Like most other Scott Walker diehards I am utterly bemused by the album. In many ways I love it’s diversity and Scott’s sheer bloody mindedness in creating it, but I can’t help but wish that Scott would make an album a little more akin to the quintet of LPs that bore his name in the late 60s and early 70s. For Scott 1-4 along with the sadly neglected, even by Scott himself, Til The Band Comes In, contain some of the most passionate and majestic pop music ever written.
On those album the deep baritone singer, who could potentially have been the Sinatra of is generation had he stayed in the US, mixed his own stunning originals with covers of then little known continental artists like Jacques Brel and Michel Legrand. Scott’s voice is liquid gold, the orchestration courtesy of Wally Stott, is both dazzlingly inventive and beautifully subtle. And as for the melodies they swoop and soar before wrapping themselves around you,
For me though the main reason why Scott must just be pop’s ultimate thinking persons icon is that he was in many way so out of kilter with the time he lived. Although he was no stranger to the hip 60s clubs and was on good terms with the rest of British pop royalty Scott’s interest, passions and even the way he dressed made him stand out as a maverick, even then.
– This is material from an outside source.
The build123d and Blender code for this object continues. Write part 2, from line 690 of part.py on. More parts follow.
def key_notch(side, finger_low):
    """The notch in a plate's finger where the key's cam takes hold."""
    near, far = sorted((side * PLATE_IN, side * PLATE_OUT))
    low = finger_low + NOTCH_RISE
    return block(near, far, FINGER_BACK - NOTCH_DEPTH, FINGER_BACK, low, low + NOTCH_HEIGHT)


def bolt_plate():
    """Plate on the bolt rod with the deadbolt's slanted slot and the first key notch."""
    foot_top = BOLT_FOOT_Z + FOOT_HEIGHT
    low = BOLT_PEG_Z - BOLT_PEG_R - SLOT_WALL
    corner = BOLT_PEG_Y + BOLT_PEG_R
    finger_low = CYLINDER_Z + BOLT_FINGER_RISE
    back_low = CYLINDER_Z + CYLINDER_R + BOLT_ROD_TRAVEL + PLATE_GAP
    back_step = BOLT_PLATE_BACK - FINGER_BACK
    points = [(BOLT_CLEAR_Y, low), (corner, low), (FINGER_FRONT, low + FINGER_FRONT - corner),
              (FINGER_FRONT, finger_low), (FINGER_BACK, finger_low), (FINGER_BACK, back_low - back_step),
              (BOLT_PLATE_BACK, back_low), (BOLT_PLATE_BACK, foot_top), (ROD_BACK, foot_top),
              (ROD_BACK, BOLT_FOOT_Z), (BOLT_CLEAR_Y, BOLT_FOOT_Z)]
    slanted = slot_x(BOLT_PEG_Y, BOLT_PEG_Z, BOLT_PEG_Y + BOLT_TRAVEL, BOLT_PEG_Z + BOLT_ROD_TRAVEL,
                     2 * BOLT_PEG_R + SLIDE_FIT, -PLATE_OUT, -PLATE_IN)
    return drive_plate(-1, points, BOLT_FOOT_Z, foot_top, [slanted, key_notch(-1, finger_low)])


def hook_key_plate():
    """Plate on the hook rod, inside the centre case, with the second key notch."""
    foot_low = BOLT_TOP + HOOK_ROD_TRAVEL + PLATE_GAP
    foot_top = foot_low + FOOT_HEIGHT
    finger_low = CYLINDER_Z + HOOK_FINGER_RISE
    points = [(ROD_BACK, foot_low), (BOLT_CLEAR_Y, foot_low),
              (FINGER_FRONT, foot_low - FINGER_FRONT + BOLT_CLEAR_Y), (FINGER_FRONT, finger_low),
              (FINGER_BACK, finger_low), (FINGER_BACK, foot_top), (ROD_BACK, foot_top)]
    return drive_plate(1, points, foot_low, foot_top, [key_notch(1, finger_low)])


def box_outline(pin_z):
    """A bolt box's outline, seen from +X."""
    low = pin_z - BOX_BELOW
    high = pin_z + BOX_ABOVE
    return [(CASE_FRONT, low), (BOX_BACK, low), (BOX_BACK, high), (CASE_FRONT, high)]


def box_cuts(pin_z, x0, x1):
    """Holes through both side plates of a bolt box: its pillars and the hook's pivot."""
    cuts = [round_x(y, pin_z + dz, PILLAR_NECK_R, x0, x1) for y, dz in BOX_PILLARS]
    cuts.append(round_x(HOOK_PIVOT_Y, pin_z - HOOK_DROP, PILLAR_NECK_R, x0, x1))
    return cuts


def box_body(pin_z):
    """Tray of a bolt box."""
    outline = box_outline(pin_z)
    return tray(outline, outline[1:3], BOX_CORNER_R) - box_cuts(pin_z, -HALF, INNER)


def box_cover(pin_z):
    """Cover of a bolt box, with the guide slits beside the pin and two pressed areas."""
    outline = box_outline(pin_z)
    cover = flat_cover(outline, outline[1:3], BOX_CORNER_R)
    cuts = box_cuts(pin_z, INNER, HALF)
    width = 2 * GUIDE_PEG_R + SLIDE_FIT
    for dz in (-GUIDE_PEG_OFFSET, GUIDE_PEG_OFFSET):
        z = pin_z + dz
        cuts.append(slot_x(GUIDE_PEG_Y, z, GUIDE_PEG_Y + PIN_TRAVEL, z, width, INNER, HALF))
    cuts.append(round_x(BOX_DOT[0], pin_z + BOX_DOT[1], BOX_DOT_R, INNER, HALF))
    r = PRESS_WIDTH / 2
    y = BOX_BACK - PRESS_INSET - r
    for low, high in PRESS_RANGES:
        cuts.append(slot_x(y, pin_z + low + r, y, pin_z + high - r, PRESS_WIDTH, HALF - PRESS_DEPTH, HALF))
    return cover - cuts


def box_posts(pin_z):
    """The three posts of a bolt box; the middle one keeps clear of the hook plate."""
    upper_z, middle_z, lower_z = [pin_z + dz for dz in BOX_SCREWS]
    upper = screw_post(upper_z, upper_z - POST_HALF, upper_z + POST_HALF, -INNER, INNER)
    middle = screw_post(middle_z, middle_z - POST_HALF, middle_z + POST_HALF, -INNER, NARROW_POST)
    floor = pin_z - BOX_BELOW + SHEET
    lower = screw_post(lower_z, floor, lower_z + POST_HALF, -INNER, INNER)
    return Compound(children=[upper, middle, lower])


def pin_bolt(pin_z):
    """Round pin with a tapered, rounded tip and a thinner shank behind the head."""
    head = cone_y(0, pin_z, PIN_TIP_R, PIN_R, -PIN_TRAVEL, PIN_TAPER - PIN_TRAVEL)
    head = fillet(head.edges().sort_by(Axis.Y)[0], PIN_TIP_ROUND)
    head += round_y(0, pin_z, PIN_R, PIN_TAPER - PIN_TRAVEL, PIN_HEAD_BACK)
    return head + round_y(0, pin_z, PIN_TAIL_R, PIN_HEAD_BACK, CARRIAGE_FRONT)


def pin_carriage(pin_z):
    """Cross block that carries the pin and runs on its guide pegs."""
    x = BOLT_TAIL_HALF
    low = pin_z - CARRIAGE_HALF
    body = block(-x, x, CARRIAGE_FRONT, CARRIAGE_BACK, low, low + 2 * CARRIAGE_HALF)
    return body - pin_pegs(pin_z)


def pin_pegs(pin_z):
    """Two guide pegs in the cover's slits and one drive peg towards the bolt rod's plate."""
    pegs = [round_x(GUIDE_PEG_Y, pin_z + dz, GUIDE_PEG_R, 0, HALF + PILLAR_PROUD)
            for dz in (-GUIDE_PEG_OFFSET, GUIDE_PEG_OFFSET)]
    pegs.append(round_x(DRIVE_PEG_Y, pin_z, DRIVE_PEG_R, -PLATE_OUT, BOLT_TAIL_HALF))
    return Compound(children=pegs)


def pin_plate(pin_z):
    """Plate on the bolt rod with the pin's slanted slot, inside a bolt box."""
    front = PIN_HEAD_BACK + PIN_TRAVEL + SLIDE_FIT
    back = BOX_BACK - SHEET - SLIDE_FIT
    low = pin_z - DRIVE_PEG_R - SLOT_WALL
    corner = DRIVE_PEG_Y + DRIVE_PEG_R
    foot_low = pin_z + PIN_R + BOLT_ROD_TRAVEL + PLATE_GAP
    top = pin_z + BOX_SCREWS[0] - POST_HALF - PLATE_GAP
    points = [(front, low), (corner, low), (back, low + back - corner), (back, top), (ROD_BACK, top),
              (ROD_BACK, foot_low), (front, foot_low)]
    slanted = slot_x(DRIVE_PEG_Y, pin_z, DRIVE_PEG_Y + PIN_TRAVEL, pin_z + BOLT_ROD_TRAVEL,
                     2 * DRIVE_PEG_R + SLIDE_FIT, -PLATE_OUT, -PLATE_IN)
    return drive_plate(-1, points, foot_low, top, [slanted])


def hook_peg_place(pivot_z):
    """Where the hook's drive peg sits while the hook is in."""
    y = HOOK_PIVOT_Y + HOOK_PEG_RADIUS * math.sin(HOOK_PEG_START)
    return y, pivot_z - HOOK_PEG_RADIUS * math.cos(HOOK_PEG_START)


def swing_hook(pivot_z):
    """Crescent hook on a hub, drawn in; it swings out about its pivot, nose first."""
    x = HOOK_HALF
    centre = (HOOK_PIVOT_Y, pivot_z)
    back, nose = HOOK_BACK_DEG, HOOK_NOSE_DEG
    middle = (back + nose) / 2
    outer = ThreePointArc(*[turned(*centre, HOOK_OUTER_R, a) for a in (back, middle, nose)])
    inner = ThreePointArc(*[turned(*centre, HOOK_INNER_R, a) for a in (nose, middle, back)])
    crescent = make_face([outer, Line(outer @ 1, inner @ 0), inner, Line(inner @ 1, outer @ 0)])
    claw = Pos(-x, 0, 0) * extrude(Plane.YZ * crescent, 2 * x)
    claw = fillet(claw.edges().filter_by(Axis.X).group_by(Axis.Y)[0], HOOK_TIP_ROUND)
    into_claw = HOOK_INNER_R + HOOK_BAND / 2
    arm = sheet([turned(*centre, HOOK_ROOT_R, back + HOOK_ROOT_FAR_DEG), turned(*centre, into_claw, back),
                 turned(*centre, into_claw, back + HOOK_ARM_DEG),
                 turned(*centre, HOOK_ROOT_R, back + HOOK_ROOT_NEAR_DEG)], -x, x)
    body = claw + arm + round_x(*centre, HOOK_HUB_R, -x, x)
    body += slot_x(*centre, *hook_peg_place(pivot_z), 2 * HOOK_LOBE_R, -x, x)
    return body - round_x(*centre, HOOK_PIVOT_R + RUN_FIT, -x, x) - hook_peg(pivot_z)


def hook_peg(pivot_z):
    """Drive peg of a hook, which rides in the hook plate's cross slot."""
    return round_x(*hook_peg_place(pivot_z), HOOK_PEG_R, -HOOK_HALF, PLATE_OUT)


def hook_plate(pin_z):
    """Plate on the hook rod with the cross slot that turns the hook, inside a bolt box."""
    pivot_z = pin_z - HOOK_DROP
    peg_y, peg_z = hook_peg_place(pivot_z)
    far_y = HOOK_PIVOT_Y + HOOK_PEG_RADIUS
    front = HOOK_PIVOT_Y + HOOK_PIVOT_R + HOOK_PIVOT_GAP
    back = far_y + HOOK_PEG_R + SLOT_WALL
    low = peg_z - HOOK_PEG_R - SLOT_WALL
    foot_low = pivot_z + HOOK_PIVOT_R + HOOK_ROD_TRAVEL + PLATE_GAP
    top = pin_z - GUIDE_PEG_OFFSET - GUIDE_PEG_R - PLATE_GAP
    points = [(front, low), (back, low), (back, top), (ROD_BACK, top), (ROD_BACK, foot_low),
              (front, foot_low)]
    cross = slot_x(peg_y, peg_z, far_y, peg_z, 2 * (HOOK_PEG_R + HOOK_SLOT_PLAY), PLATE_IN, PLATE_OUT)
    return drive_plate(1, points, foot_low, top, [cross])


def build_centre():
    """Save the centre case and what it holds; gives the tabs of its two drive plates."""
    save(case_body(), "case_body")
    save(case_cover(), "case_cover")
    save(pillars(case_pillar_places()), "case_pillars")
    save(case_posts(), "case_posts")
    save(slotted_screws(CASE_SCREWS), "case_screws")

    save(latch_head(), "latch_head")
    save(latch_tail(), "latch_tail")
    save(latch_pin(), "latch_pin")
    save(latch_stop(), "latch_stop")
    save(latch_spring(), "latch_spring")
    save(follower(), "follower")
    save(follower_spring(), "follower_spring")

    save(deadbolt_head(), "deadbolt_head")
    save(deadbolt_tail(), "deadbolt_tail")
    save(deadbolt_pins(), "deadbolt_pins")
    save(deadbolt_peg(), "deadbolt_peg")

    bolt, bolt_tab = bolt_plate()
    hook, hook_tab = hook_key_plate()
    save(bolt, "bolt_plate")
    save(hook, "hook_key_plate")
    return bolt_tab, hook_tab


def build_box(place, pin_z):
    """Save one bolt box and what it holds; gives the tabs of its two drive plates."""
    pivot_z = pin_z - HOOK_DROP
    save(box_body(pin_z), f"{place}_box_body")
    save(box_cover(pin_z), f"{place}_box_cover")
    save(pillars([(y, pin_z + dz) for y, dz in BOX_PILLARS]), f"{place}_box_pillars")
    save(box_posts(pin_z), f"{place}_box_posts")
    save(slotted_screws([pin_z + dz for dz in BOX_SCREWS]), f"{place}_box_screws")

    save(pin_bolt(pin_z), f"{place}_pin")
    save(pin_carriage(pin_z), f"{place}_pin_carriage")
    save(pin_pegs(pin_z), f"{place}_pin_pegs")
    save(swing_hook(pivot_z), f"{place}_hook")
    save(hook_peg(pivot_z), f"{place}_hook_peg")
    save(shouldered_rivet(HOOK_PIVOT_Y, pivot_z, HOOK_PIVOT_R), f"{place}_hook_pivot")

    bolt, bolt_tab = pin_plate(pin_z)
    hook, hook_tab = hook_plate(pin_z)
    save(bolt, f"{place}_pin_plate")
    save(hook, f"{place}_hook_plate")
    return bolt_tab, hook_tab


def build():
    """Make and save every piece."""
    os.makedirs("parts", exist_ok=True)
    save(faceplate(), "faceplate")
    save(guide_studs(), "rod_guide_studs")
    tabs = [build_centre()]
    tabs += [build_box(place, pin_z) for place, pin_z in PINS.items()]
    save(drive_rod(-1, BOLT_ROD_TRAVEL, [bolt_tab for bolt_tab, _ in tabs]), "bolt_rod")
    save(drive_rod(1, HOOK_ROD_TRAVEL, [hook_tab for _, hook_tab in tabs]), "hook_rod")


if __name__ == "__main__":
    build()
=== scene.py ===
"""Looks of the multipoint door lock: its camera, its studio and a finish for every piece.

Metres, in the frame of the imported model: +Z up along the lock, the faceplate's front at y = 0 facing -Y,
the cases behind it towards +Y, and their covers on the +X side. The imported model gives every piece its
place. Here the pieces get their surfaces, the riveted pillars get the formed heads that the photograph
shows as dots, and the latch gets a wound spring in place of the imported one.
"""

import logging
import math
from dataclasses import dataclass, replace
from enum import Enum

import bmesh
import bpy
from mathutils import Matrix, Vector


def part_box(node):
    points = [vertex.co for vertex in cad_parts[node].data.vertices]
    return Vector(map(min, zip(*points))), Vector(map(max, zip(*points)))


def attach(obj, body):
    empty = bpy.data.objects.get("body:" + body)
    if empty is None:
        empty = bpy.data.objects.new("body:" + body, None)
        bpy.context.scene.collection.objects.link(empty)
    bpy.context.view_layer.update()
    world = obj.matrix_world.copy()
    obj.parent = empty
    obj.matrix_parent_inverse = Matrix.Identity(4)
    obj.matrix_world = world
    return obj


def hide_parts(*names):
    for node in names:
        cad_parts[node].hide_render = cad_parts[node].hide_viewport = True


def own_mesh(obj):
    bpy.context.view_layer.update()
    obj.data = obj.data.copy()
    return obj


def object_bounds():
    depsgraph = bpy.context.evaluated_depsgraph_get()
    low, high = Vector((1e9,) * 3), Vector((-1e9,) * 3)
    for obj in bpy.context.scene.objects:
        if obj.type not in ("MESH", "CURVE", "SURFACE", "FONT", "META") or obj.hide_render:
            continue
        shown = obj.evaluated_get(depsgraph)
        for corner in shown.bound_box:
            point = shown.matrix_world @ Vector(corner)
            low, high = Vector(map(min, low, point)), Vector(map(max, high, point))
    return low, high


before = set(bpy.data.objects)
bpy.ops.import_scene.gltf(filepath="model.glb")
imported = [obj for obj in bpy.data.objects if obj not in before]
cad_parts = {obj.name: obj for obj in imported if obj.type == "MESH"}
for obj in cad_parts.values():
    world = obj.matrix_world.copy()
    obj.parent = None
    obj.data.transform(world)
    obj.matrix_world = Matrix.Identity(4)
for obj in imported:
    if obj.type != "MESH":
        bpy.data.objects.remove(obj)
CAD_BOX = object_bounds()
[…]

First up take the lyrics of his mid 60s hits. On thanks like Mrs Murphy and Montague Terrace In Blue Scott peers into the life of ordinary people in way that the recent new wave films – Saturday Night and Sunday Mon ring, Room At The Top, had a few years earlier. Very few others (ok Ray Davies) were writing in this way at the time.
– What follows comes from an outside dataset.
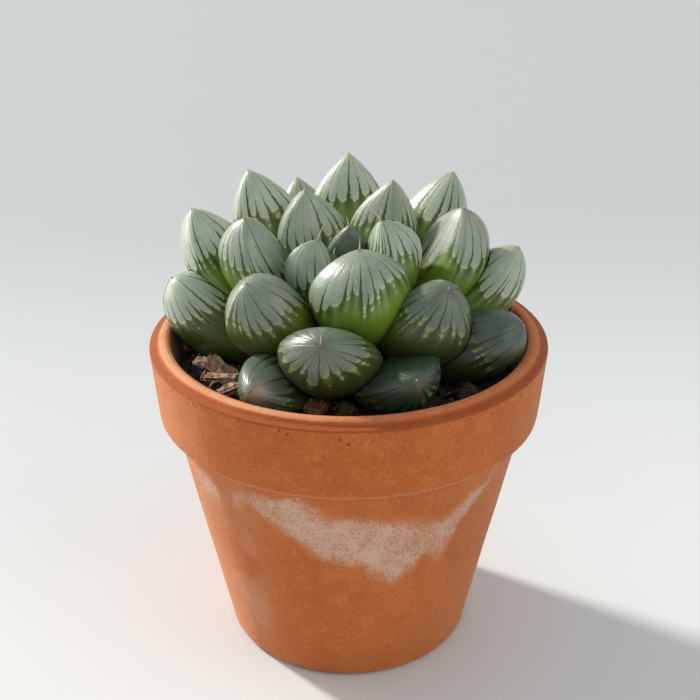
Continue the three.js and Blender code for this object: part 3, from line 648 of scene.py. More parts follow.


# Each row gives the name, the tip, the width, the depth of the back and of the face, the turn of
# the midline, its roll, how far out and up the base is, and how blunt the nose is. Then come how
# dark the leaf is, partly its own tone and partly painted shade on leaves in the others' shade,
# such as the heart leaves; how red its tip and how long the brown line down its keel; the length
# and the sideways lean of the hair at its tip; the veins, each by its place round the leaf (0 back,
# -1 and 1 margins, 2 face) and by how far it runs; and the lower edge of its clear part, by place.
# A row that ends after the hair has the usual veins and edge.
LEAVES = [
    ["heart_leaf_back", (0, 2, 88.6), 9.5, (5, 2), 8, 0, (1, 9), 0.2, (0.84, 0, 0), (2.2, -0.3),
     [(0.1, 1)], [(0, 0.5)]],
    ["heart_leaf_left", (-3, -2.5, 84.5), 7, (4, 1.5), 8, 0, (1.5, 8.5), 0.2, (0.88, 0, 0), (1.5, 0.9),
     [(0, 1)], [(0, 0.55)]],
    ["heart_leaf_front", (0.5, -4.5, 84), 7, (4, 1.5), 8, 0, (1.5, 8.5), 0.2, (0.88, 0, 0), (2, 0.3),
     [(0, 1)], [(0, 0.55)]],
    ["inner_leaf_left", (-6, -4, 88), 12.5, (7, 2.5), 22, 0, (2.5, 7), 0.2, (0.4, 0.2, 0), (3.6, 0.5),
     [(-0.43, 0.81), (-0.63, 0.77), (-0.81, 0.88), (-1.35, 1)],
     [(0, 0.6), (-0.4, 0.62), (-0.8, 0.68), (-1.4, 0.62), (2, 0.55)]],
    ["inner_leaf_right", (6.3, -2, 91), 15.5, (8, 2.5), 25, 0, (3, 6.5), 0.2, (0.22, 0.1, 0), (3.8, -0.9),
     [(1.62, 0.93), (0.9, 1), (0.77, 0.86), (0.62, 0.92), (0.44, 0.8), (0.33, 1)],
     [(-0.5, 0.6), (0.19, 0.6), (0.39, 0.66), (0.49, 0.73), (0.66, 0.77), (1.6, 0.79), (2, 0.66)]],
    ["inner_leaf_front", (2, -11, 88.5), 19.5, (10.5, 3), 40, 0, (3.5, 5.5), 1, (0.42, 0.2, 0), (3, 0.05),
     [(0.38, 0.94), (0.28, 0.85), (0.15, 1), (0.06, 0.86), (-0.05, 0.97), (-0.12, 0.84), (-0.27, 0.93),
      (-0.54, 0.97), (0.68, 0.92)],
     [(0.76, 0.58), (0.43, 0.72), (0.3, 0.78), (0.06, 0.77), (-0.06, 0.82), (-0.42, 0.84), (-0.93, 0.76),
      (2, 0.6)]],
    ["inner_leaf_back_right", (9, 14, 94), 15, (8, 2.5), 22, 0, (4, 5.5), 0.2, (0.36, 0.1, 0), (1, 0.2),
     [(1.95, 1), (1.35, 0.9), (-1.7, 0.75)],
     [(-1.58, 0.62), (-1.82, 0.65), (1.88, 0.71), (1.67, 0.72), (0, 0.7)]],
    ["inner_leaf_back_left", (-9, 12, 92.6), 16, (8, 2.5), 22, 0, (4, 5.5), 0.3,
     (0.34, 0.1, 0), (0.8, 0.2),
     [(1.94, 1), (1.7, 0.75), (-1.86, 0.71), (-1.73, 0.66), (1.55, 0.9)],
     [(-1.4, 0.57), (-1.82, 0.61), (1.91, 0.59), (1.3, 0.65), (0, 0.72)]],
    ["middle_leaf_back", (0, 27, 96), 17.5, (9, 3), 25, 0, (5, 4), 0.2, (0.14, 0.1, 0), (0.6, -0.2),
     [(-1.62, 0.8), (-1.78, 0.76), (2, 0.97), (1.79, 0.86), (1.54, 0.82), (1.25, 0.9)],
     [(-1.67, 0.72), (-1.92, 0.69), (1.9, 0.69), (1.64, 0.73), (0, 0.74)]],
    ["middle_leaf_left", (-20.5, 1, 90.5), 16, (9, 3), 30, 0, (5, 4), 0.8, (0.44, 0.3, 0), (0.7, 0.1),
     [(-0.58, 0.94), (-0.73, 0.85), (-0.9, 0.98), (-1.2, 0.86), (-1.36, 0.76), (-1.6, 1), (1.75, 0.87),
      (1.86, 0.74)],
     [(0, 0.78), (-0.55, 0.77), (-0.92, 0.74), (-1.31, 0.67), (-1.62, 0.54), (1.8, 0.55), (1, 0.7)]],
    ["middle_leaf_right", (22.6, 4, 91.5), 18, (9.7, 2.4), 42, 0, (5, 4), 0.6, (0.42, 0.6, 0), (1.2, -0.1),
     [(1.58, 0.93), (1.15, 0.87), (0.85, 1), (0.62, 0.92), (0.4, 1)],
     [(1.8, 0.56), (1.74, 0.7), (1.62, 0.76), (1.35, 0.73), (0.7, 0.74), (0.4, 0.79), (0, 0.76),
      (-1.5, 0.6)]],
    ["middle_leaf_back_left", (-21, 21, 94), 17, (9, 3), 25, 0, (5, 3.5), 0.5, (0.14, 0.2, 0), (0.6, 0),
     [(-1.7, 0.8), (-1.9, 0.84), (1.86, 0.95), (1.58, 0.88)],
     [(-1.67, 0.72), (-1.91, 0.7), (1.71, 0.71), (0, 0.74)]],
    ["middle_leaf_back_right", (22, 23, 93), 17, (9, 3), 25, 0, (5, 3.5), 0.5, (0.25, 0.3, 0), (0.6, 0),
     [(1.6, 0.97), (1.35, 0.95)], [(-1.88, 0.69), (1.88, 0.7), (0, 0.72)]],
    ["middle_leaf_front_left", (-19.2, -14, 82.8), 17, (9.3, 6), 25, 0, (5, 3), 1, (0.6, 1, 0), (1.6, 0.6),
     [(-0.37, 0.87), (-0.27, 0.98), (-0.52, 0.97), (-0.66, 0.91), (-0.83, 1), (-1.08, 0.9), (-1.26, 0.82),
      (-1.43, 0.97)],
     [(-0.08, 0.9), (-0.28, 0.85), (-0.42, 0.83), (-0.7, 0.78), (-1.39, 0.77), (-1.53, 0.72), (-1.64, 0.62),
      (-1.74, 0.5), (1.5, 0.55), (0.5, 0.84)]],
    ["middle_leaf_front_right", (18.3, -16, 82.5), 18.5, (10, 5), 25, 0, (5, 3), 1,
     (0.8, 1, 0), (0.9, -0.2),
     [(1.1, 0.95), (0.8, 0.94), (0.6, 1), (0.37, 0.96), (0, 0.99)],
     [(1.74, 0.6), (1.6, 0.75), (1.5, 0.8), (0.74, 0.83), (0.35, 0.87), (0.15, 0.86), (-0.3, 0.88),
      (-1.3, 0.72), (-1.7, 0.56)]],
    ["outer_leaf_front", (-5, -30, 77.6), 19.5, (8.2, 4.8), 12, 0, (5.5, 1.5), 1, (0.76, 1, 3), (2.8, 0.1),
     [(0.64, 0.97), (0.28, 0.96), (0, 1), (-0.3, 0.95), (-0.75, 0.96), (-1.3, 0.94)],
     [(0.7, 0.84), (0.47, 0.88), (0.1, 0.87), (-0.3, 0.89), (-0.53, 0.88), (-1.3, 0.8), (-1.6, 0.66),
      (2, 0.58), (1.4, 0.68)]],
    ["outer_leaf_left", (-35.4, 2.3, 77.4), 19, (9.5, 5.5), 52, -5, (5.5, 1), 1, (0.2, 1, 0), (0.6, 0),
     [(-0.79, 0.95), (-1.02, 1), (-1.25, 0.88), (-1.38, 0.88), (-1.6, 1), (-1.45, 0.76), (-1.82, 0.81),
      (-2, 0.95), (-1.73, 0.75)],
     [(-0.3, 0.92), (-0.68, 0.84), (-1.22, 0.8), (-1.58, 0.72), (-1.66, 0.66), (-1.8, 0.67), (-1.99, 0.74),
      (1.5, 0.7), (0.5, 0.86)]],
    ["outer_leaf_left_back", (-32, 12, 88.6), 18.5, (9, 3), 38, 0, (5.5, 2), 0.6,
     (0.12, 0.8, 0), (0.5, -0.3),
     [(1.86, 0.95), (-1.92, 0.86), (-1.69, 0.83), (-1.5, 0.78)],
     [(-1.4, 0.72), (-1.95, 0.75), (1.2, 0.72), (0, 0.76)]],
    ["outer_leaf_right_back", (34, 5, 83), 16, (9, 3.5), 30, 0, (5.5, 1.5), 0.8, (0.2, 0.8, 0), (0.5, 0),
     [(-1.88, 0.94), (1.8, 0.94), (1.6, 0.83), (1.1, 0.97), (0.72, 0.98), (0.95, 0.84)],
     [(1.68, 0.73), (1.39, 0.7), (0.65, 0.76), (0.5, 0.83), (-0.8, 0.78), (-1.7, 0.7)]],
    ["outer_leaf_right", (33.2, -13, 73.8), 18, (8, 5.5), 22, 0, (5.5, 0.5), 0.9, (0.95, 1, 0), (0.5, 0),
     [(1.15, 0.95), (0.52, 0.96)],
     [(1.76, 0.66), (1.45, 0.75), (0.73, 0.78), (0.26, 0.82), (0.13, 0.87), (-0.8, 0.8), (-1.6, 0.64)]],
    ["outer_leaf_far_left", (-11.5, 35, 88), 15, (8, 3), 35, 0, (5.5, 1.5), 0.5, (0.3, 0.4, 0), (0.6, 0)],
    ["outer_leaf_far_back", (6, 37, 83), 15, (8, 3), 35, 0, (5.5, 1), 0.5, (0.5, 0.6, 0), (0.8, 0.2)],
    ["outer_leaf_back_left", (-24, 29, 80), 15, (8, 3), 35, 0, (5.5, 1), 0.5, (0.5, 0.8, 0), (0.6, -0.2)],
    ["outer_leaf_back_right", (27, 28, 79), 15, (8, 3), 35, 0, (5.5, 1), 0.5, (0.55, 0.7, 0), (0.8, 0.2)],
    ["outer_leaf_front_left", (-17.8, -30, 68.8), 14.5, (7, 3), 12, -25, (5.5, 0.5), 0.9,
     (0.8, 2, 2), (0.5, 0),
     [(-0.3, 0.95), (-1, 1), (-1.45, 0.96)],
     [(-0.5, 0.86), (-0.76, 0.84), (-1.49, 0.81), (-1.68, 0.7), (2, 0.6), (1.2, 0.66), (0.3, 0.86)]],
    ["outer_leaf_front_right", (12, -31, 71.4), 17.5, (7.5, 2.4), 10, 12, (5.5, 0.5), 0.9,
     (1, 0.7, 7), (0.6, 0),
     [(0, 1)],
     [(1.6, 0.55), (1.4, 0.68), (0.68, 0.8), (-0.24, 0.93), (-0.82, 0.86), (-1.5, 0.66), (2, 0.5)]],
    ["lowest_leaf_left", (-27, 20, 71), 14, (7, 3), 40, 0, (5.5, 0.3), 0.8, (0.75, 1, 3), (0.5, 0)],
    ["lowest_leaf_right", (20, 34, 70), 14, (7, 3), 40, 0, (5.5, 0.3), 0.8, (0.75, 1, 3), (0.5, 0)],
]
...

Then when psychedelia hit and the Fabs and the Stones shared their worldwide messages of love, peace and optimism, Scott was singing songs about lonely men, evil dictators and the horrors of war – lyrics that were totally at odd with age.
And while San Francisco bands were pioneering a new kind of hip progressive rock music, Scott was rubbing shoulders with the squares featuring next to crooners like Val Doonican and family entertainers like Lulu on TV shows and singing the songs of MOR session hacks like like Tony Hatch.
He even looked different too. Not for Scott the Paisley and Kaftans that was de rigeur in the late 60s. Look instead at the cover of his Sings Songs From His TV Series album. Rather than hop aboard a fashion bandwagon Scott looked timelessly stylish in classic, shades, corduroy trousers, scarves and black jumpers. In many respects Scott was the James Dean of his era, an existential icon that seemed to be looking at the world in a different way to the rest of us.
Finally there is Scott’s huge influence. Bowie is obviously an enormous fan. And when Walker finally made a live appearance (of sorts) at the Barbican a few years back, British pop royalty, from Damon Albarn to Jarvis Cocker were queuing up to sing his songs.
So, I am voting Scott as pop’s ultimate icon. How about you?